I'm a middle income earner who would lose out from the phasing out of vouchers and probably not benefit directly from the new 2yos offer. But with such a tight squeeze on public spending I think the Government are doing the right and fair thing.

ITgirl · 13/11/2009 14:25

Working mothers are the expendable workforce, when the economy was booming the government created these vouchers so that mothers would work. Now unemployment is rising it suites the govt that some women stop working so that the unemployed can take the jobs.

Other groups in the workforce are more difficult for the govt to influence, recent immigrants who have come for work cannot just be encouraged home and older people have retired if they want to/can afford it.

All govt decisions seem to be short term in the UK, but I guess we get the govt we deserve given that we vote for them!

abdnhiker · 13/11/2009 17:07

pamelat I'm a public sector employee on a career break after my second kid. And I would have been on 31K a year this year but I left work this August so it sounds like a similar situation. You'll only get tax credits if you are a single parent or your DP/DH is on a low salary. Otherwise, welcome to the world of the SAHM...

The only thing is that the my return to work on a career break is not guaranteed. They have to try very hard to find you another job but if nothing is found within 6 months of my return to work, then they can let me go. Since I'm very specialized, I'm not counting on a job being there in 2.5 years when I want to go back.

Cloudspotter · 13/11/2009 18:07

abdnhiker, I nearly went on a career break, how do you find it?

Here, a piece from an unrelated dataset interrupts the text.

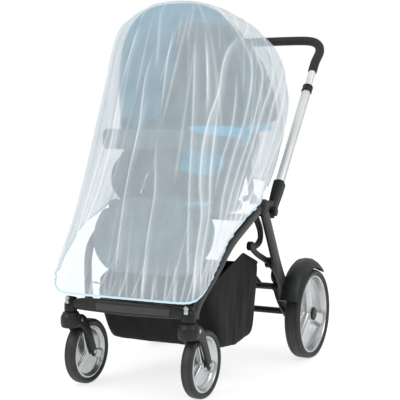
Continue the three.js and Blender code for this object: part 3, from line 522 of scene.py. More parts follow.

abdnhiker · 13/11/2009 18:18

cloudspotter wonderful in some aspects, but emotionally devestating in other ways. I keep finding myself thinking I did a PhD for this? Why didn't I do something more flexible? But then every morning at 8am when we're cuddling reading stories on the sofa instead of me frantically dropping them at the nursery and rushing to work for 8:00, it feels so much more human.

I think I'd be much happier if I knew my job would be there when I went back, but the uncertainty means that it feels like a much more permanent thing.